AI can personalise messaging by segment (new vs returning customers, high-value customers, order-in-progress) while keeping the core message consistent.

“People also ask” reliability questions (answered plainly)

Can AI prevent cloud outages like AWS or Cloudflare?

Not directly. But AI can reduce your exposure by detecting early degradation, triggering graceful fallback, and helping you reroute traffic or dependencies before customers feel the full impact.

Is multi-cloud the only real solution?

No. Multi-cloud adds complexity and can create new failure modes. For many South African businesses, multi-region + smart failover + a secondary payment path delivers more practical resilience than full multi-cloud.

What’s the fastest reliability win for an online store?

Instrument the checkout funnel and payments, then set automated actions for sharp conversion drops.

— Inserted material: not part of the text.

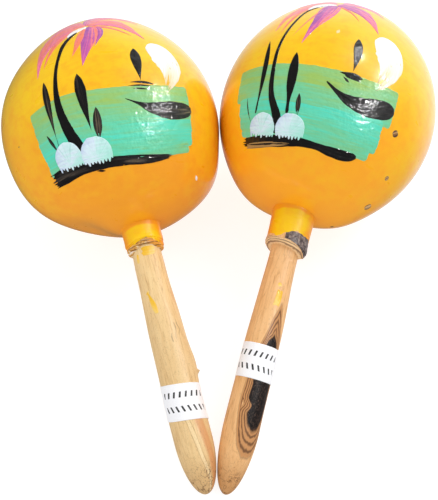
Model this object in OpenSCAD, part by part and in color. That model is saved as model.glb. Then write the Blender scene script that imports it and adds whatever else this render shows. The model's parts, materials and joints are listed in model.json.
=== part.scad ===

If checkout breaks, nothing else matters.

What to do before your next peak week

2025’s outage numbers make one thing clear: the question isn’t whether the internet will have a bad day—it’s whether your business can keep trading when it does. For South African e-commerce and digital services, that means building systems that degrade gracefully and recover fast.

If you take one next step, make it this: pick one critical journey (checkout or login) and add AI-driven anomaly detection plus one automation that reduces customer pain within five minutes. That’s how reliability becomes a competitive advantage without turning your team into an SRE department overnight.

Where are you most exposed right now—payments, DNS/CDN, or third-party app integrations? That answer tells you where AI should start doing the boring work first.